Tudo isso coincidia com a introdução da automação industrial no Brasil, o que criava um caldo cultural propício para a insatisfação. “No começo a própria empresa não tinha experiência e colocava regras super-rigorosas. Como eles não sabiam como lidar com o equipamento, achavam que se um trabalhador parasse, todos tinham que parar. Era proibido até mesmo ir ao banheiro ou beber água, isso causava uma revolta e foi criando uma tensão muito grande entre os trabalhadores”, relata.

Aproveitando o clima favorável para a discussão, correntes como Ação Popular, Polop, Colina, Corrente Revolucionária, assim como o Partido Comunista e o próprio Sindicato dos Metalúrgicos, criaram pequenas células nas fábricas. Praticamente todas possuíam trabalhadores organizados em comissões.

“As linhas de trabalho político eram completamente diferentes. Tinham pessoas que achavam que era preciso fazer só trabalho de base, outros faziam o trabalho de base para se vincular a uma coisa mais avançada lá na frente. Mas uma coisa unificava: aquelas reivindicações eram comuns. Todo mundo estava contra a lei do arrocho, todo mundo estava contra o FGTS e acreditavam na importância das Cipas. Todo mundo era contra a ditadura. Aí não tinha divergência”, conta Imaculada Conceição.

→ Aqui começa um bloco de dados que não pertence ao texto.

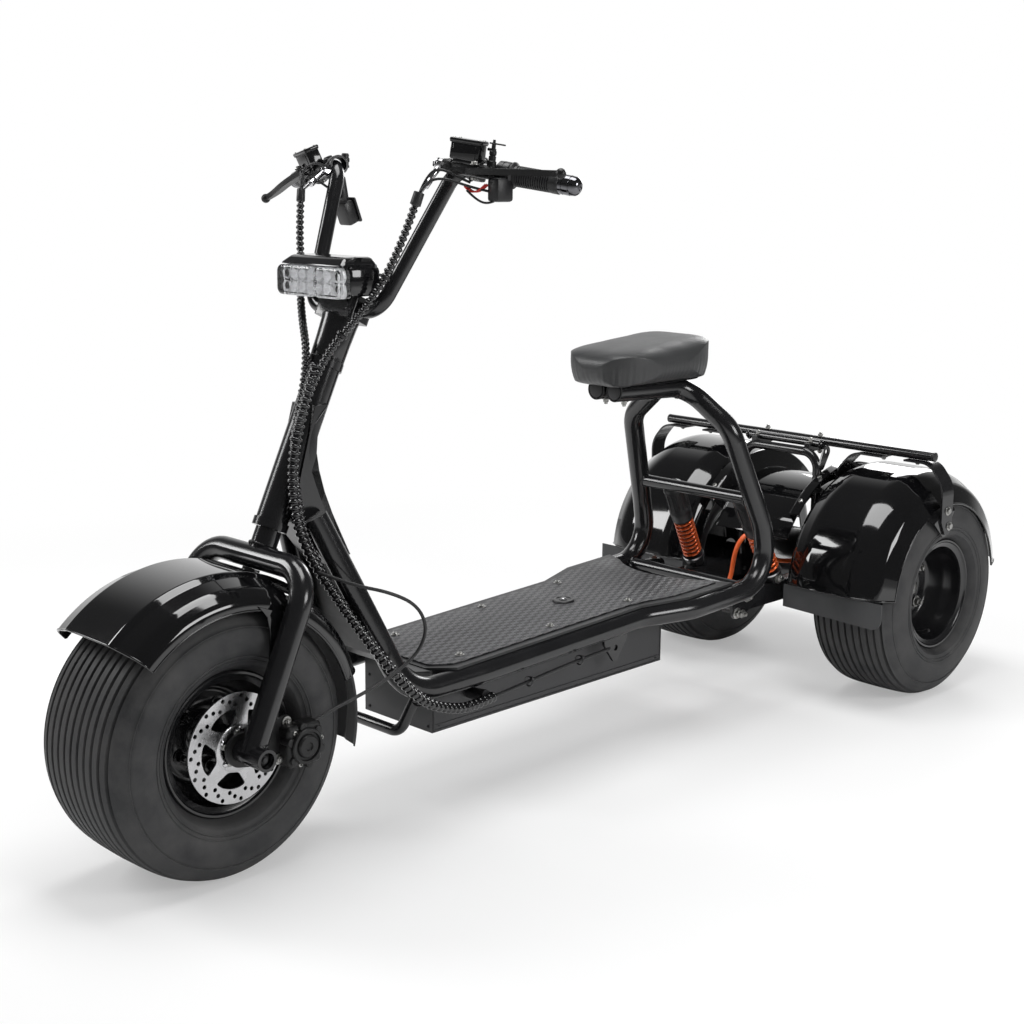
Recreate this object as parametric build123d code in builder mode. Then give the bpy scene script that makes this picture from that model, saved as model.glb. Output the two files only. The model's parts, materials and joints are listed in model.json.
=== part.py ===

João Anunciato Reis, o Canela, era metalúrgico da SBE e passou a fazer parte da comissão de fábrica formada pela oposição sindical. “A idéia era ter células do sindicato dentro da empresa, e eu ajudei a fazer isso”. O que o levou para a militância foi a luta contra o arrocho salarial, mas Canela se tornou um militante importante e referência para os trabalhadores. “Barriga vazia é tambor de revolução e o que arrocha mais é a barriga dos filhos”, ensina.